Le dilemme de Tesla est celui du monde entier. Comme la transformation met sous pression l’approvisionnement en matières premières critiques, l’exploitation et l’expansion de l’industrie minière deviennent toujours plus compliquées. Les communautés aux alentours sont en effet de plus en plus sensibles aux coûts sociaux et écologiques.

En tant qu’investisseurs, nous devons admettre que les sociétés minières présentant les meilleurs bilans de durabilité ne pourront pas répondre à la demande. Nous devons aussi investir dans des entreprises qui peuvent être incitées à s’améliorer. Si elles ne parviennent pas à gagner la confiance des communautés et des parties prenantes locales, tous les acteurs, depuis les constructeurs de voitures électriques jusqu’aux fournisseurs d’électricité locaux, risquent de se retrouver à court de métaux.


 

Dans le jardin de qui?

La résistance locale aux nouvelles mines pose toutefois un défi accru. La récente tentative de Rio Tinto d’installer une mine de lithium dans la vallée serbe du Jadar en est un exemple. Le projet était certes soutenu par le gouvernement central, mais il s’est heurté à d’importantes protestations d’organisations non gouvernementales et de groupes de la population locale. Ces derniers craignaient la pollution et un éventuel déplacement des habitants. Par la suite, le gouvernement serbe a retiré son autorisation à Rio Tinto en janvier 2022. Or Jadar n’est pas un cas isolé. Aux États-Unis également, des recours juridiques ont stoppé depuis 2019 d’importants projets liés au cuivre.

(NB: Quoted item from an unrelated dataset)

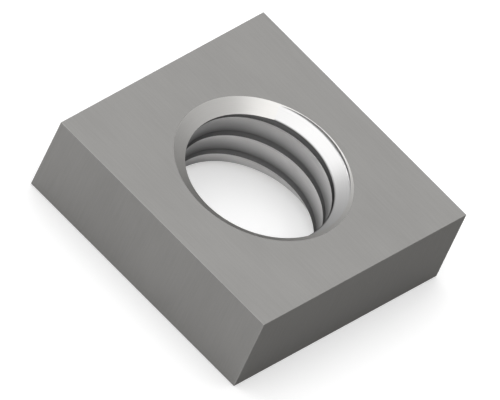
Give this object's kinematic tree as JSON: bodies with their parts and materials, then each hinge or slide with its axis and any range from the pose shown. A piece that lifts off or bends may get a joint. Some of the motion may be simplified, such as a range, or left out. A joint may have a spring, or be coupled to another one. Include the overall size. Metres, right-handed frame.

Désormais, le seul respect des dispositions légales ne suffit plus à mener à réaliser un projet. Pour conserver leur licence d’exploitation sociale, les sociétés minières doivent respecter des normes beaucoup plus élevées et gagner la confiance des communautés.

De nouveaux gisements dans des zones géographiques difficiles

L’autre défi est naturellement l’environnement. L’Indonésie devrait fournir la plus grande partie du nickel supplémentaire qui arrivera sur le marché ces prochaines années.


 

Le pays est toutefois encore largement dépendant du charbon thermique pour son approvisionnement en électricité. Les mines ont aussi des conséquences sur la déforestation et la biodiversité. Les investisseurs actifs sont déjà en contact avec certaines des entreprises impliquées et fixent des améliorations en matière de communication et de pratiques. Ces tâches sont cependant loin d’être terminées et les gestionnaires de capital font face à des décisions difficiles.

Le pouvoir de la collaboration

Pour les nouvelles mines, les investisseurs peuvent s’engager en faveur de mesures de politiques publiques et d’entreprise, qui concilient les avantages économiques et la décarbonisation avec les conséquences sur un large groupe de parties prenantes. Un soutien financier ou juridique de l’État peut aussi être nécessaire, car tous les aspects de la décarbonisation ne sont pas économiquement viables à court terme. Dans certaines des zones les plus difficiles, il n’est même guère envisageable de parvenir aux objectifs sans un prix mondial du carbone.

Pour améliorer l’image de l’industrie minière, il faudra peut-être aussi adopter des approches inhabituelles. Les grandes entreprises minières qui ont fait leurs preuves pourraient gagner à soutenir leurs concurrents plus petits en leur apportant leur savoir-faire. En effet, un scandale concernant l’environnement ou la sécurité dans une entreprise minière touche finalement toutes les entreprises. Ce qui est déterminant, ce n’est pas seulement la licence sociale accordée aux entreprises minières pour opérer au sein d’une communauté donnée, mais aussi l’autorisation de l’industrie d’opérer à l’échelle mondiale. Sans celle-ci, le monde n’atteindra pas ses objectifs de neutralité carbone.